Lord Guildford Dudley - Execution

Execution

Queen Mary's plan to marry Philip II of Spain was greeted with widespread opposition, not just among the populace but also among Members of Parliament and privy councillors. Thomas Wyatt's Rebellion in early 1554, in which the Duke of Suffolk took part, was a result of this dislike. It was not the intention of the conspirators to bring Jane Grey on the throne again. Nevertheless the government, at the height of the military crisis around 7 February, decided to execute Jane and her husband, possibly out of panic. It was also an opportunity for removing possible inspirations for future unrest and unwelcome reminders of the past. It troubled Mary to let her cousin die, but she accepted the Privy Council's advice. Bishop Gardiner pressed for the young couple's execution in a court sermon, and the Imperial ambassador Simon Renard was happy to report that "Jane of Suffolk and her husband are to lose their heads."
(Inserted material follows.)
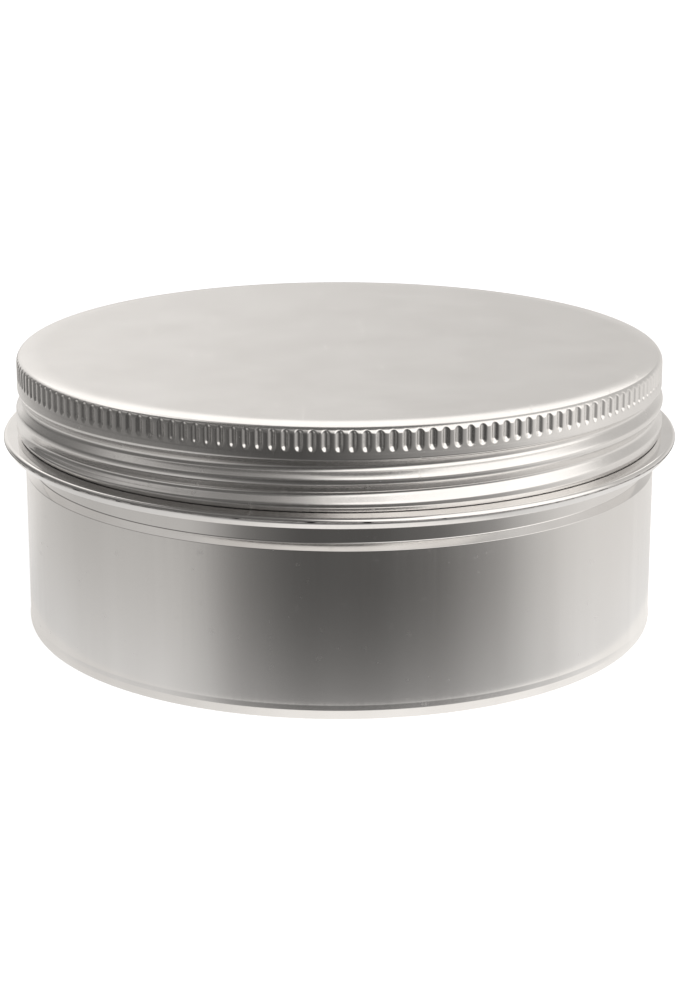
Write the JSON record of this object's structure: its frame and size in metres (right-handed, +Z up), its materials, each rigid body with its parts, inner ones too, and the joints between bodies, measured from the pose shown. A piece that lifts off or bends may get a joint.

The day before their executions Guildford asked Jane for a last meeting, which she refused, explaining it "would only ... increase their misery and pain, it was better to put it off ... as they would meet shortly elsewhere, and live bound by indissoluble ties." Around ten o'clock in the morning of 12 February Guildford was led towards Tower Hill, where "many ... gentlemen" waited to shake hands with him. Guildford made a short speech to the assembled crowd, as was customary. "Having no ghostly father with him", he knelt, prayed, and asked the people to pray for him, "holding up his eyes and hands to God many times". He was killed with one stroke of the axe, after which his body was conveyed on a cart to the Tower chapel of St Peter ad Vincula. Watching the scene from her window, Jane exclaimed: "Oh, Guildford, Guildford!" He was buried in the chapel with Jane who was dead within an hour after him.

The executions did not contribute to the government's popularity. Five months after the couple's death, John Knox, the future Scottish reformer, wrote of them as "innocents ... such as by just laws and faithful witnesses can never be proved to have offended by themselves". Of Guildford, the chronicler Grafton wrote ten years later: "even those that never before the time of his execution saw him, did with lamentable tears bewail his death".